- [Short exercise] Where does the string "code" appear in the records? Copy every line that contains it.

- [Records]
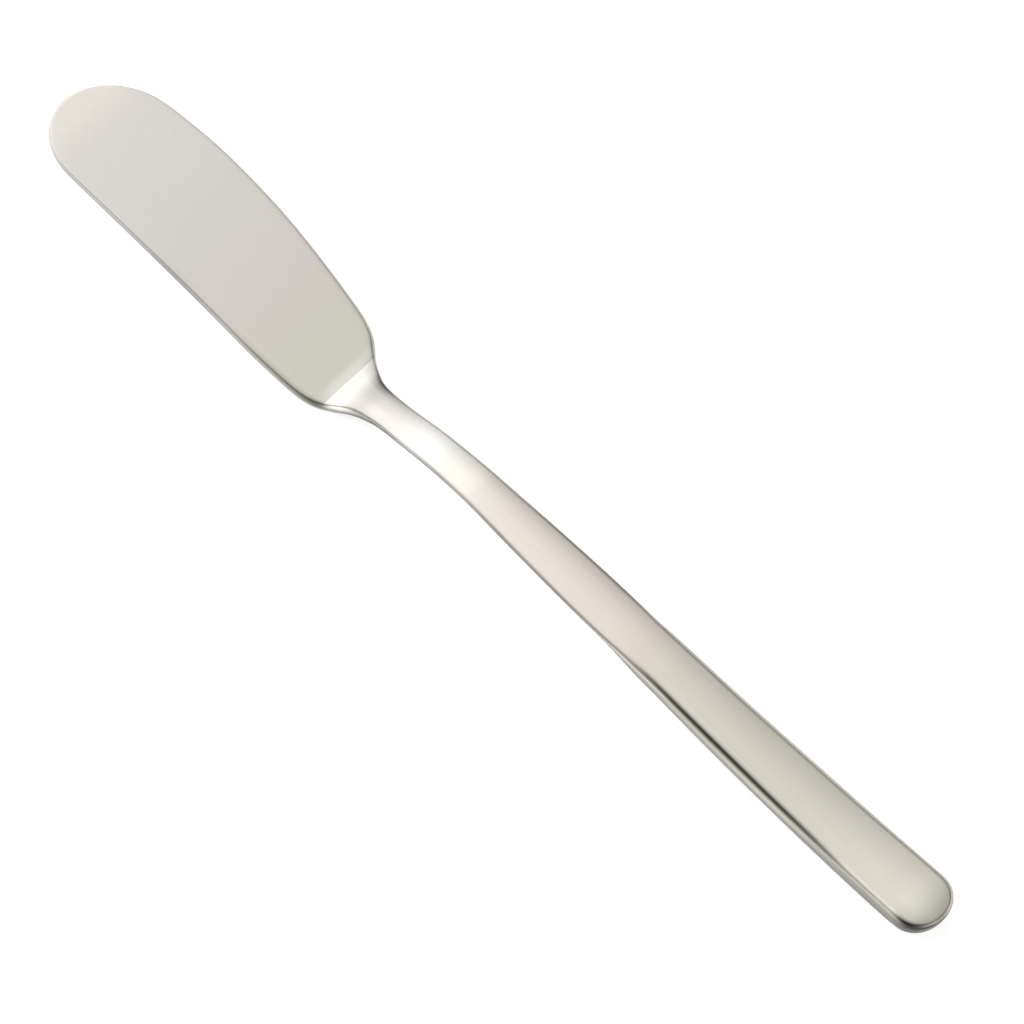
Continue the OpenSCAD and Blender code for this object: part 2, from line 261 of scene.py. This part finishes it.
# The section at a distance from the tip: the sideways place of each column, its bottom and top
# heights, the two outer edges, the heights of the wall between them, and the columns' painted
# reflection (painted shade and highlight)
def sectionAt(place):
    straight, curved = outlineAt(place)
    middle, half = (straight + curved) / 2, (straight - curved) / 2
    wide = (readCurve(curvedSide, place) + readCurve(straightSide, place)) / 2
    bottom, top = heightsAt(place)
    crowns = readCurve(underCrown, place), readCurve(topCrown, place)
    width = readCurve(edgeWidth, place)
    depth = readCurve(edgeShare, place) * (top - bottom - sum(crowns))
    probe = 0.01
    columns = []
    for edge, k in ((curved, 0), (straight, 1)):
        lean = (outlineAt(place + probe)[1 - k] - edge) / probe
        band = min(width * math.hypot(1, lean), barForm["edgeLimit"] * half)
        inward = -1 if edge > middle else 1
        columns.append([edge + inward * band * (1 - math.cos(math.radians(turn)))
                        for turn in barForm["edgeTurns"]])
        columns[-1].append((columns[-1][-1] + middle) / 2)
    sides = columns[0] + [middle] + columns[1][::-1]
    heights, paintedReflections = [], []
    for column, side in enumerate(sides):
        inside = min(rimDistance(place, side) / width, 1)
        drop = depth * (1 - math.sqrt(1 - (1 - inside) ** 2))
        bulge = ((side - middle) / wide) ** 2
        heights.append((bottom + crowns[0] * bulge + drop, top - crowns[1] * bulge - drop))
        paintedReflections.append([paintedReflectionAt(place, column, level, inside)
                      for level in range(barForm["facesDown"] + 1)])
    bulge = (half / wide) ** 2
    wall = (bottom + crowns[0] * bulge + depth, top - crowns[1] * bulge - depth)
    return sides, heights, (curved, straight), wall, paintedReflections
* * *
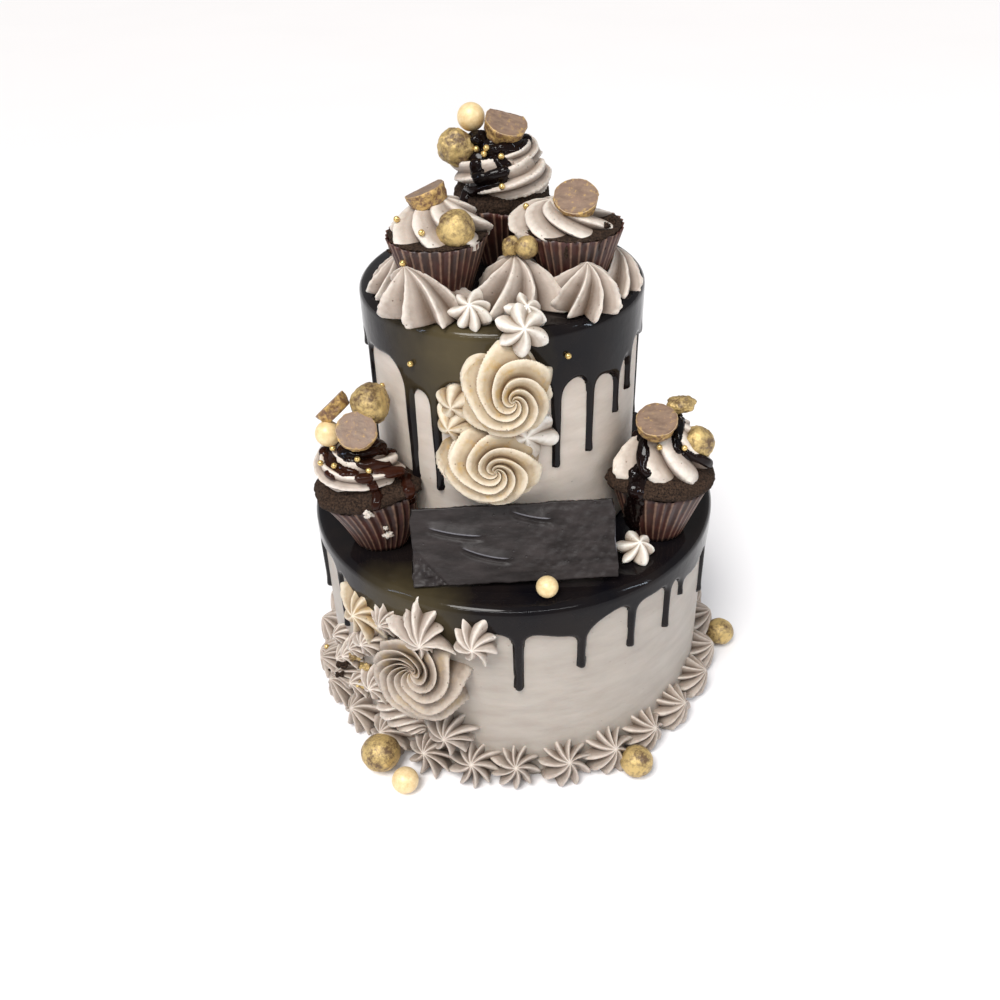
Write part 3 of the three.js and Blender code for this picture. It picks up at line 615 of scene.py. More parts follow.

- [Reply]
Continue the OpenSCAD and Blender code for this object: part 2, from line 261 of scene.py. This part finishes it.
Write part 3 of the three.js and Blender code for this picture. It picks up at line 615 of scene.py. More parts follow.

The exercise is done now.